Dans les petits papiers du Salon
Alors que la présence ou non des grands joailliers à la Biennale Paris est une question récurrente, le Salon du dessin y a répondu à sa manière, en invitant Chaumet à exposer… ses dessins de bijoux ! Le thème retenu ? «Le diadème, des grandeurs impériales à la Belle Époque». La maison profitera de cette belle occasion pour ouvrir au public, sur inscription, ses salons du 12, place Vendôme, du 23 au 30 mars, afin d’y montrer une autre sélection de dessins elle en détient près de 55 000. En parallèle, cette 27e édition inaugure un cycle de conférences sur le thème des arts du spectacle, sous la direction de Pierre Rosenberg, offre une tribune à Olivier Meslay afin de présenter les feuilles du Clark Art Institute (voir interview page de droite) et invite le musée des beaux-arts de Nantes, récemment inauguré, à présenter une petite partie de sa collection.
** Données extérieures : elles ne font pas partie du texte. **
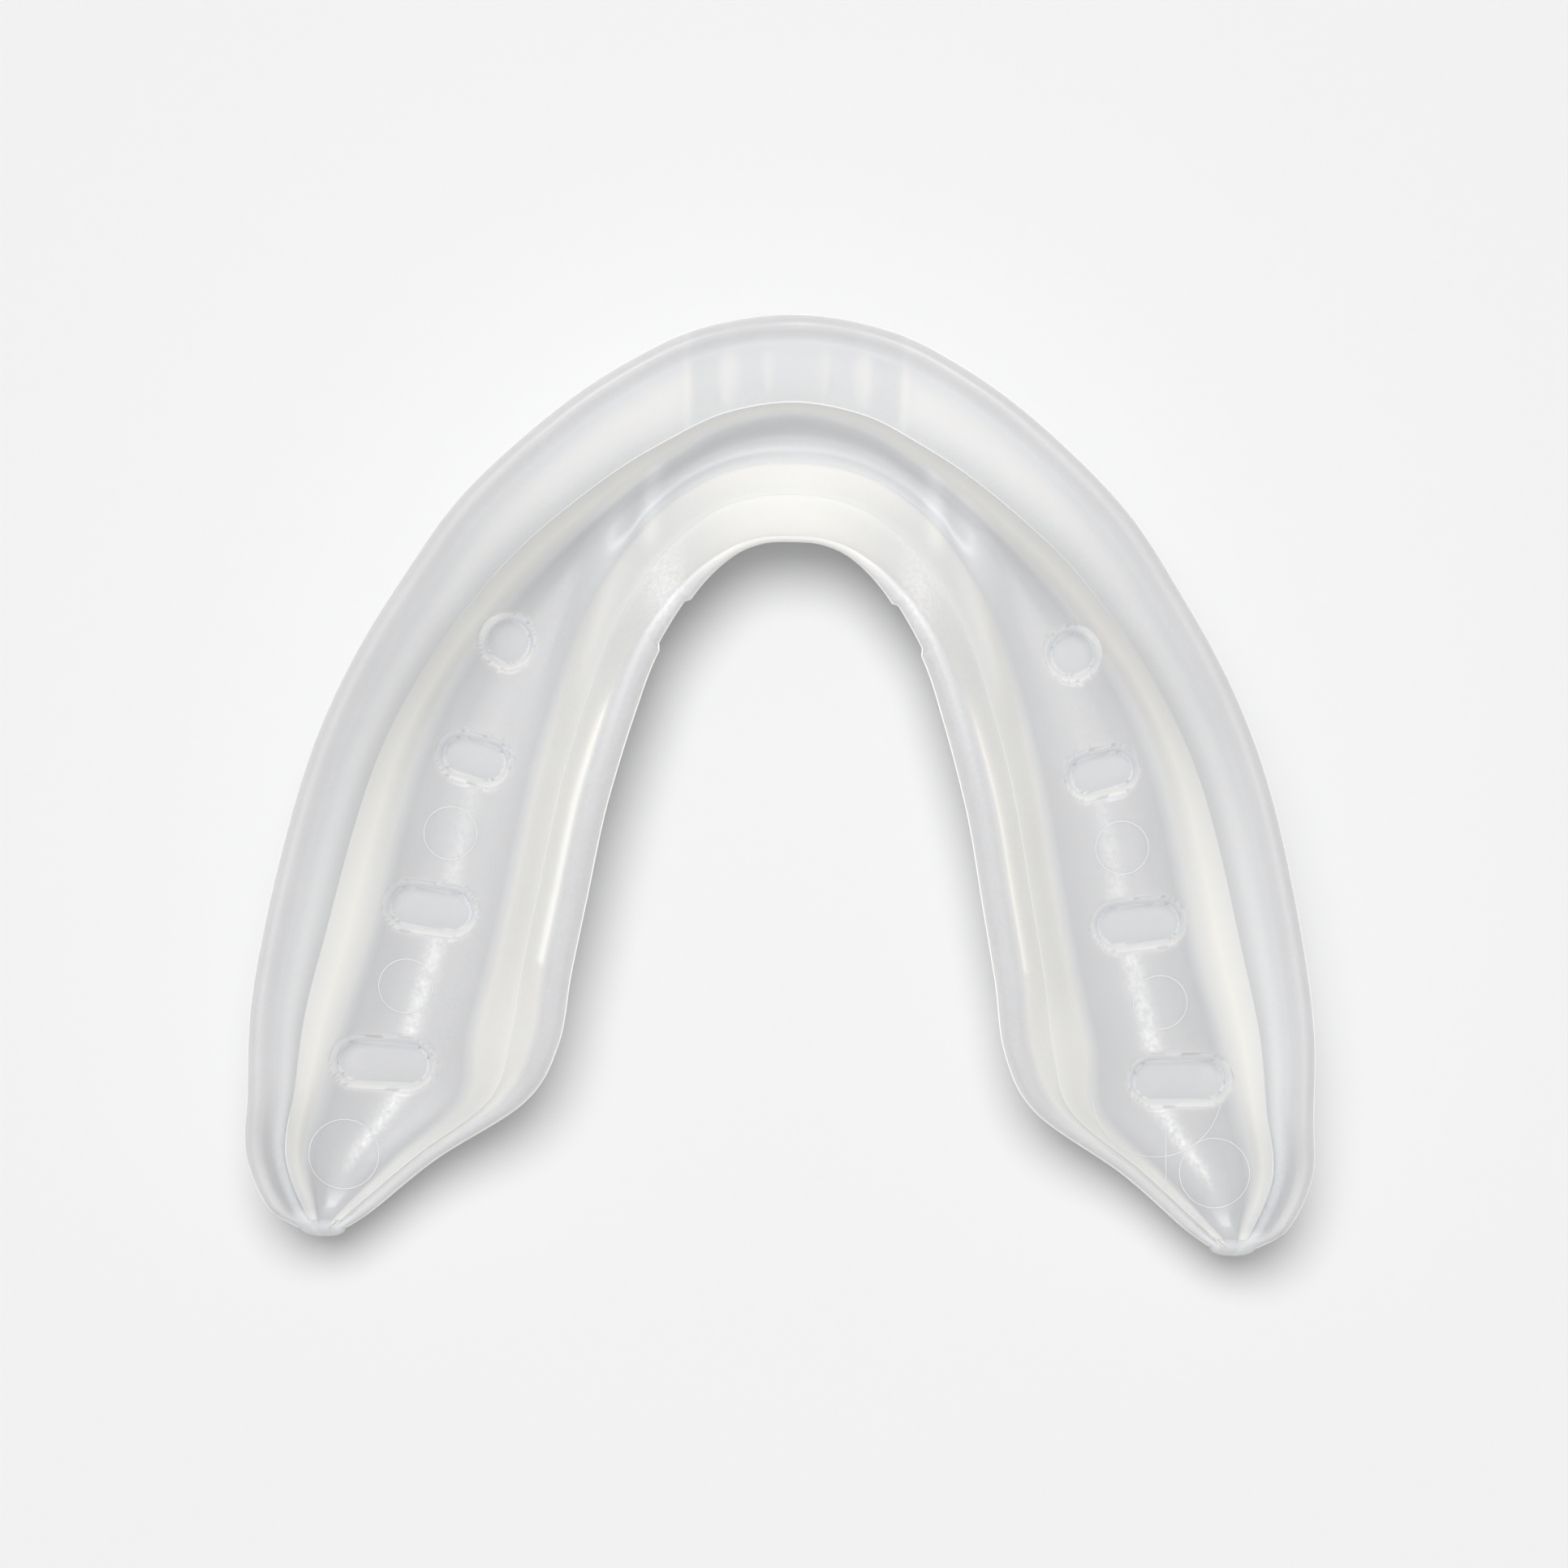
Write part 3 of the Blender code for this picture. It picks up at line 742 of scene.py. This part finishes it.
class GUARD_OT_outer_shell(bpy.types.Operator):
    """Moulds the outer shell: base, lip-side flange with its rim, tongue-side wall and heels"""
    bl_idname = "guard.outer_shell"
    bl_label = "Outer Shell"

    def execute(self, context):
        size = sizes()
        sections = Sections(even_places(len(STATIONS) - 1, size.ring_step / MM))
        outside = sections.outside()
        path = sections.channel()
        seat = sections.sunk(path, size.liner_edge / MM + SEAT_GAP, size.liner_floor / MM + SEAT_GAP)
        counts = leg_counts(outside, SHELL_LEG)
        counts[LIP_CREST] = LIP_PARTS
        over = smooth_run(outside, counts)
        under = smooth_run(seat[:, ::-1], leg_counts(seat, SEAT_LEG))
        spots = sections.place(np.concatenate([over, under], axis=1))
        up = np.zeros(spots.shape[1])
        up[:counts[0] + 1] = np.arange(counts[0] + 1) / counts[0]
        wall = ramp(up, 0.1, 0.2) * (1.0 - ramp(up, 0.75, 0.95))
        cut_grooves(spots, sections.across, wall[None, :])
        layers = self.layers(sections, counts, spots, up)
        piece = closed_loft("outer_shell_moulding", round_end(spots), layers)
        piece.data.materials.append(frosted_material("frosted_shell"))
        finish_piece(piece, "frosted_shell", "outer_shell")
        return {'FINISHED'}

    def layers(self, sections, counts, spots, up):
        """Painted light, its warmth, painted glow and painted glints of the shell, and how light passes and
        where it bonds:
        control points run from the liner's edge over the rim, down the outside, under the base and up the
        tongue side to the liner's other edge."""
        front = 1.0 - ramp(sections.places, 1.5, 6.0)
        slope, corner = sections.slope, sections.corner
        rest = np.zeros((len(spots), spots.shape[1] - sum(counts) - 1))
        x, y = spots[..., 0], spots[..., 1] + MIDDLE_Y
        flange = hump(up, 0.5, 0.22)[None, :]

        def spread(values):
            given = along_legs(values, counts)
            return np.concatenate([np.broadcast_to(given, (len(spots), given.shape[1])), rest], axis=1)

        rear = ramp(sections.places, 10.5, 12.5)
        tip = 1.0 - ramp(sections.places, 12.6, 13.5)
        # Painted light, its warmth and painted glow at each control point, less towards the heel
        light = spread([0.5 + 0.2 * front - 0.35 * rear, 0.5 + 0.2 * front - 0.4 * rear, 0.2, 0.1,
                        0.25 * tip, 0.75 * tip] + [0.35] * 4 + [0.0] * 4
                       + [0.3, 0.35, 0.7 * tip, 0.12 + 0.42 * slope, 0.05 + 0.42 * slope,
                          (0.5 - 0.05 * slope - corner) * tip, (0.5 - 0.1 * slope - corner) * tip])
        warmth = spread([0.2] + [0.0] * 4 + [0.8] + [0.0] * 9 + [0.3, 0.9, slope, slope, 1.0, 1.0])
        inner = spread([0.12 + 0.2 * front, 0.3 + 0.1 * front - 0.25 * rear, 0.1 - 0.1 * rear] + [0.0] * 13
                       + [0.2 * tip, 0.0, 0.0, 0.0, 0.1])
        # Painted light over the flange's inner face, and over the point of the heel
        light = light + flange * (0.24 + 0.06 * front - 0.2 * rear)[:, None]
        light = np.maximum(light, 0.3 * ramp(sections.places, 12.9, 13.5)[:, None])
        # The pad behind the front flange: its painted light toned down, a little painted shade in its
        # grooves, and painted highlights and painted glow in upright lines beside them
        grooves = sum(hump(np.abs(x), 0.5 * (low + high), 0.8) for low, high in GROOVES)
        groove_highlights = sum(height * hump(np.abs(x), middle, half) for middle, half, height in GROOVE_HIGHLIGHTS)
        pad_front = flange * (1.0 - ramp(np.abs(x), 6.8, 7.2)) * ramp(y, 15.0, 20.0)
        light = light * (1.0 - 0.15 * pad_front) + pad_front * (0.9 * groove_highlights - 0.02 * grooves)
        inner = inner + pad_front * (0.2 * groove_highlights - 0.08)
        warmth = warmth + pad_front * groove_highlights * 0.6
        # Painted glints: over the flange beside the pad, along the lip's edge and behind the front's
        # corners, with painted glow over the flange; the lip's edge also gets painted light, more on the -X
        # arm
        panel = ramp(np.abs(x), 6.3, 6.6) * (1.0 - 0.8 * ramp(np.abs(x), 12.0, 23.0))
        painted_glint = flange * panel * 0.9
        ahead = 1.0 - ramp(sections.places, 3.0, 6.0)
        inner = inner + flange * (0.1 * (1.0 - rear)[:, None] + 0.08 * panel * ahead[:, None])
        lip_edge = spread([0.0] * (LIP_CREST + 1) + [1.0, 0.0]) ** 6
        edge = lip_edge * ramp(y, -11.2, -10.8) * (1.0 - ramp(y, 2.0, 6.0))
        patch = hump(np.abs(x), 7.6, 0.8) * hump(y, 11.5, 1.8) * ramp(spots[..., 2], 5.8, 6.4) * 0.5
        painted_glint = (painted_glint + edge * 0.5 + patch, painted_glint + edge * 0.2 + patch * 0.8)
        # Bonded along both edges of the liner, and solid in the point of the heel
        point = np.arange(spots.shape[1])
        seam = np.maximum(1.0 - ramp(point, 1.0, 3.0), 1.0 - ramp(np.abs(point - sum(counts)), 1.0, 2.5))
        bond = np.maximum(seam[None, :], ramp(sections.places, 12.9, 13.4)[:, None])
        return {"light": (light + edge, light + 0.3 * edge), "warmth": both_halves(warmth),
                "inner": both_halves(inner), "painted_glint": painted_glint, "thin": both_halves(thinness(spots)),
                "bond": both_halves(bond)}


class GUARD_OT_fit_liner(bpy.types.Operator):
    """Moulds the fitting liner with its eight wells"""
    bl_idname = "guard.fit_liner"
    bl_label = "Fitting Liner"

    def execute(self, context):
        size = sizes()
        sections = Sections(even_places(LINER_END, 0.8 * size.ring_step / MM))
        path = sections.channel()
        bottom = sections.sunk(path, size.liner_edge / MM, size.liner_floor / MM)
        lap_ends(path, size.bond_lap / MM)
        counts = leg_counts(path, LINER_LEG)
        top = smooth_run(path, counts)
        under = smooth_run(bottom[:, ::-1], leg_counts(bottom, UNDER_LEG))
        spots = sections.place(np.concatenate([top, under], axis=1))
        surface = spots[:, :top.shape[1]]
        floor_z = sections.floor_z[:, None]
        weight = 1.0 - ramp(surface[..., 2], floor_z + 0.6, floor_z + 2.6)
        raise_folds(surface, weight)
        sink_wells(surface, floor_z)
        layers = self.layers(sections, counts, surface, weight)
        rest = np.zeros(under.shape[:2])
        layers = {label: [np.concatenate([half, rest], axis=1) for half in halves]
                  for label, halves in layers.items()}
        piece = closed_loft("fit_liner_moulding", spots, layers)
        piece.data.materials.append(frosted_material("clear_liner"))
        finish_piece(piece, "clear_liner", "fit_liner")
        return {'FINISHED'}

    def layers(self, sections, counts, surface, weight):
        """Painted light, its warmth, painted glow and painted glints of the liner, and how light passes and
        where it bonds:
        control points run from its lip-side edge over the floor to its tongue-side edge."""
        front = 1.0 - ramp(sections.places, 1.5, 5.0)
        slope, corner = sections.slope, sections.corner
        x, y = surface[..., 0], surface[..., 1] + MIDDLE_Y
        # Painted light, its warmth and painted glow at each control point, more on the front's slope, on
        # the front floor and in the heel
        floor_light = 0.06 * front
        heel = 0.12 * ramp(sections.places, 12.3, 13.2)
        light = along_legs([0.6, 0.65, 0.4, 0.05 + floor_light + heel] + [floor_light + heel] * 2
                           + [0.1 * slope + floor_light + heel, 0.3 * slope + floor_light + heel,
                              0.45 - 0.05 * slope - corner, 0.5 - 0.1 * slope - corner], counts)
        warmth = along_legs([0.6, 1.0, 0.6] + [0.0] * 4 + [0.2, 1.0, 1.0], counts)
        inner = along_legs([0.1, 0.3 - 0.05 * slope, 0.15 + 0.35 * slope, 0.5 * slope + 0.5 * heel]
                           + [0.25 * slope + 0.5 * heel] * 3 + [0.45 * slope + 0.5 * heel] * 2
                           + [0.2 - 0.2 * slope], counts)
        narrow_fold, wide_fold = fold_shares(surface)
        # Painted light on the folds
        light = light + (0.25 * narrow_fold + 0.16 * wide_fold) * weight
        # Painted highlight along the floor of each arm, which the wells interrupt
        start = sum(counts[:3])
        parts = np.arange(light.shape[1])[None, :] - start
        across = np.clip(parts / max(sum(counts[3:7]), 1), -1.0, 2.0)
        streak = hump(across, STREAK_PART, 0.06) * ramp(-y, -10.0, 18.0)
        streak = streak * (1.0 - ramp(sections.places, 11.8, 12.6))[:, None]
        # Painted light on each well's wall all round and a little on its bottom, warmer on its heel side,
        # with painted glow
        for well in WELLS:
            gap, _, ahead = capsule_distance(x, surface[..., 1], well)
            wall = ramp(-gap, 0.0, 0.1) * (1.0 - ramp(-gap, WELL_WALL, WELL_WALL + 0.15))
            bottom = ramp(-gap, WELL_WALL, WELL_WALL + 0.15)
            lower = ramp(-ahead, -0.1, 0.8)
            light = light + (0.4 + 0.15 * lower) * wall + 0.02 * bottom
            warmth = warmth + 0.7 * wall * lower
            inner = inner + (0.34 - 0.14 * lower) * wall
            streak = streak * ramp(gap, -0.05, 0.25)
        # A painted glint behind each of the front's corners
        patch = hump(np.abs(x), 8.0, 0.9) * hump(y, 11.5, 1.8) * (1.0 - weight) * 0.4
        painted_glint = streak * 0.65 + patch
        # Bonded along both edges, and where it thins out
        point = np.arange(light.shape[1])
        seam = 1.0 - ramp(np.minimum(point, point[::-1]), 1.0, 4.0)
        feathered = ramp(sections.places, LINER_END - LINER_FEATHER, LINER_END - 0.3)
        bond = np.maximum(seam[None, :], feathered[:, None])
        return {"light": both_halves(light), "warmth": both_halves(warmth), "inner": both_halves(inner),
                "painted_glint": both_halves(painted_glint), "thin": both_halves(thinness(surface)),
                "bond": both_halves(bond)}


class GUARD_OT_mould_lines(bpy.types.Operator):
    """Lays the thin flash lines where the halves of the mould met, along the rim and the inner contour"""
    bl_idname = "guard.mould_lines"
    bl_label = "Mould Lines"

    def execute(self, context):
        sections = Sections(even_places(len(STATIONS) - 1, 2.0 * sizes().ring_step / MM))
        outside = sections.outside()
        runs = []
        for point in (OUTER_CONTOUR, INNER_CONTOUR):
            half = sections.place(outside[:, point:point + 1])[:, 0] * MM
            mirrored = half[:0:-1] * np.array((-1.0, 1.0, 1.0))
            runs.append((np.concatenate([mirrored, half]).tolist(), False))
        material = frosted_material("mould_flash")
        # 0.9 is the painted light on the flash lines
        piece = raised_lines("mould_lines", runs, sizes().line_radius, material, 0.9)
        finish_piece(piece, "frosted_shell")
        return {'FINISHED'}


class GUARD_OT_pin_marks(bpy.types.Operator):
    """Lays the rings that the ejector pins left on the bite floor, and the gate's ring on one arm"""
    bl_idname = "guard.pin_marks"
    bl_label = "Pin Marks"

    def execute(self, context):
        liner = bpy.data.objects["fit_liner_moulding"]
        context.view_layer.update()
        radius = 0.65 * sizes().line_radius
        runs = []
        for side in (1, -1):
            for x, y, size in PIN_MARKS:
                runs.append((laid_on(liner, ring_points(side * x, y, size), 0.0), True))
        x, y, size = GATE_RING
        arc = [point for point in ring_points(x, y, size, 144) if point[1] < y - 0.15 * size]
        runs.append((laid_on(liner, arc, -0.2 * radius), False))
        runs.append((laid_on(liner, np.linspace(*GATE_SEAM, 13), 0.0), False))
        material = frosted_material("pin_mark")
        # 0.35 is the painted light on the rings
        piece = raised_lines("ejector_pin_marks", runs, radius, material, 0.35)
        finish_piece(piece, "clear_liner")
        return {'FINISHED'}


class GUARD_OT_studio(bpy.types.Operator):
    """Sets up the pale floor, the soft light and the camera straight above"""
    bl_idname = "guard.studio"
    bl_label = "Studio"

    def execute(self, context):
        scene = context.scene
        scene.view_settings.view_transform = 'Standard'
        scene.view_settings.look = 'None'
        self.lay_floor()
        self.hang_lights(scene)
        self.place_camera(scene)
        return {'FINISHED'}

    def lay_floor(self):
        builder = bmesh.new()
        bmesh.ops.create_grid(builder, x_segments=2, y_segments=2, size=1.5)
        mesh = bpy.data.meshes.new("studio_floor")
        builder.to_mesh(mesh)
        builder.free()
        floor = new_object("studio_floor", mesh)
        mesh.transform(Matrix.Translation((0.0, 0.0, -0.00005)))
        material, tree, shader = new_material("pale_floor")
        shader.inputs["Base Color"].default_value = colours().floor
        shader.inputs["Roughness"].default_value = 0.9
        shader.inputs["Specular IOR Level"].default_value = 0.1
        mesh.materials.append(material)

    def hang_lights(self, scene):
        """Lights the room. The fill from the front falls on the pieces only, not on the floor."""
        world = bpy.data.worlds.new("studio_room")
        world.use_nodes = True
        background = world.node_tree.nodes["Background"].inputs
        background["Color"].default_value = (1.0, 1.0, 1.0, 1.0)
        background["Strength"].default_value = ROOM_LIGHT
        scene.world = world
        for name, strength, across, way in SUNS:
            light = bpy.data.lights.new(name, 'SUN')
            light.energy = strength
            light.angle = math.radians(across)
            lamp = new_object(name, light)
            lamp.rotation_euler = Vector(way).to_track_quat('Z', 'Y').to_euler()
        lit = bpy.data.collections.new("lit_by_fill")
        for piece in bpy.data.objects:
            if piece.name.endswith(("_moulding", "_lines", "_marks")):
                lit.objects.link(piece)
        bpy.data.objects["front_fill"].light_linking.receiver_collection = lit

    def place_camera(self, scene):
        camera = bpy.data.cameras.new("camera")
        camera.lens = camera.sensor_width * (CAMERA_PLACE[2] - VIEW_HEIGHT) / VIEW_WIDTH
        camera.clip_end = 10.0
        eye = new_object("camera", camera)
        eye.location = CAMERA_PLACE
        eye.rotation_euler = (0.0, 0.0, math.radians(CAMERA_TURN))
        scene.camera = eye


class GUARD_PT_panel(bpy.types.Panel):
    """Lists the pieces of the mouthguard"""
    bl_idname = "GUARD_PT_panel"
    bl_label = "Mouthguard"
    bl_space_type = 'VIEW_3D'
    bl_region_type = 'UI'
    bl_category = "Mouthguard"

    def draw(self, context):
        column = self.layout.column()
        for operator in OPERATORS:
            column.operator(operator.bl_idname)
        for settings in (context.scene.guard_sizes, context.scene.guard_colours):
            for name in settings.__annotations__:
                column.prop(settings, name)


OPERATORS = (GUARD_OT_outer_shell, GUARD_OT_fit_liner, GUARD_OT_mould_lines, GUARD_OT_pin_marks,
             GUARD_OT_studio)
CLASSES = (GuardSizes, GuardColours) + OPERATORS + (GUARD_PT_panel,)


def register():
    for cls in CLASSES:
        bpy.utils.register_class(cls)
    bpy.types.Scene.guard_sizes = bpy.props.PointerProperty(type=GuardSizes)
    bpy.types.Scene.guard_colours = bpy.props.PointerProperty(type=GuardColours)


def unregister():
    del bpy.types.Scene.guard_colours
    del bpy.types.Scene.guard_sizes
    for cls in reversed(CLASSES):
        bpy.utils.unregister_class(cls)


def main():
    register()
    bpy.ops.guard.outer_shell()
    bpy.ops.guard.fit_liner()
    bpy.ops.guard.mould_lines()
    bpy.ops.guard.pin_marks()
    bpy.ops.guard.studio()
    bpy.context.view_layer.update()


if __name__ == "__main__":
    main()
Il a fallu opérer un choix parmi les quelque treize mille pièces d’arts graphiques, l’idée directrice étant de faire dialoguer le fonds historique avec des acquisitions récentes et des œuvres contemporaines. Puisque l’on aborde la contemporanéité, sachez que les trois artistes nommées pour la 11e édition du prix de dessin de la Fondation Daniel et Florence Guerlain Mamma Andersson, Leiko Ikemura et Juul Kraijer, trois femmes reconnues de la scène internationale ouvriront avec talent et poésie sur l’avenir. Une fois encore, ce salon dispose de tous les atouts pour être une pépite dans le paysage parisien du printemps.